WHAT THE TASK REQUIRES: Return each line containing the string "joints".
===== TASK MATERIAL =====
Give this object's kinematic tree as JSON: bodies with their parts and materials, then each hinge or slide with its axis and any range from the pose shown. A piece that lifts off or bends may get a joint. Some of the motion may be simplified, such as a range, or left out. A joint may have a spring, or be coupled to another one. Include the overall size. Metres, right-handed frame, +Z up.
=====
===== TASK MATERIAL =====
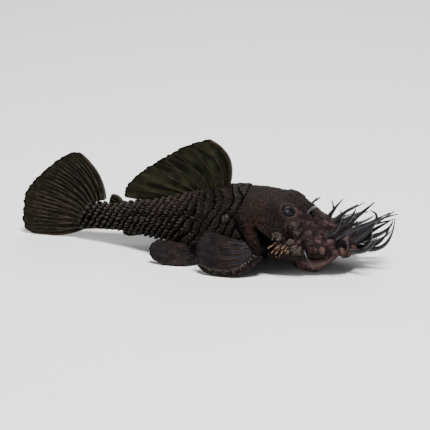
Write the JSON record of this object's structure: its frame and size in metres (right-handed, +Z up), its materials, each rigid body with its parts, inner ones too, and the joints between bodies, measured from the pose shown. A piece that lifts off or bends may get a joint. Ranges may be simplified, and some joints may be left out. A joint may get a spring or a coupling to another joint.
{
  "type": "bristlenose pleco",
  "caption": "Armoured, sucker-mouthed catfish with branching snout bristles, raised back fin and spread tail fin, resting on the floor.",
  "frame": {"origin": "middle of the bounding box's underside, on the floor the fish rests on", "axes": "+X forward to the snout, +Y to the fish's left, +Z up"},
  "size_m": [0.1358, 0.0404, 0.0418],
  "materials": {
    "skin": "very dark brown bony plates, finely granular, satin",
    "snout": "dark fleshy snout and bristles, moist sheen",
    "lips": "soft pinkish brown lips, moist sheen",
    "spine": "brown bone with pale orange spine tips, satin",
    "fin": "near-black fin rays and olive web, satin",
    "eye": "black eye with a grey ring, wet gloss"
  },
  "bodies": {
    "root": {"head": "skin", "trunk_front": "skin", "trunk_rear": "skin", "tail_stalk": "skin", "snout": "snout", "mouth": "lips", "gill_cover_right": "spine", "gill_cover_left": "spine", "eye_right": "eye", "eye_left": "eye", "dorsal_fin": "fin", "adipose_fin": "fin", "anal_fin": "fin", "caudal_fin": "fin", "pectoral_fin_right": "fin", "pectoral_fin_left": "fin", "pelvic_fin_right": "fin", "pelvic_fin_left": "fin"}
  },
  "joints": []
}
=====
CORRECT OUTPUT:
Write the JSON record of this object's structure: its frame and size in metres (right-handed, +Z up), its materials, each rigid body with its parts, inner ones too, and the joints between bodies, measured from the pose shown. A piece that lifts off or bends may get a joint. Ranges may be simplified, and some joints may be left out. A joint may get a spring or a coupling to another joint.
  "joints": []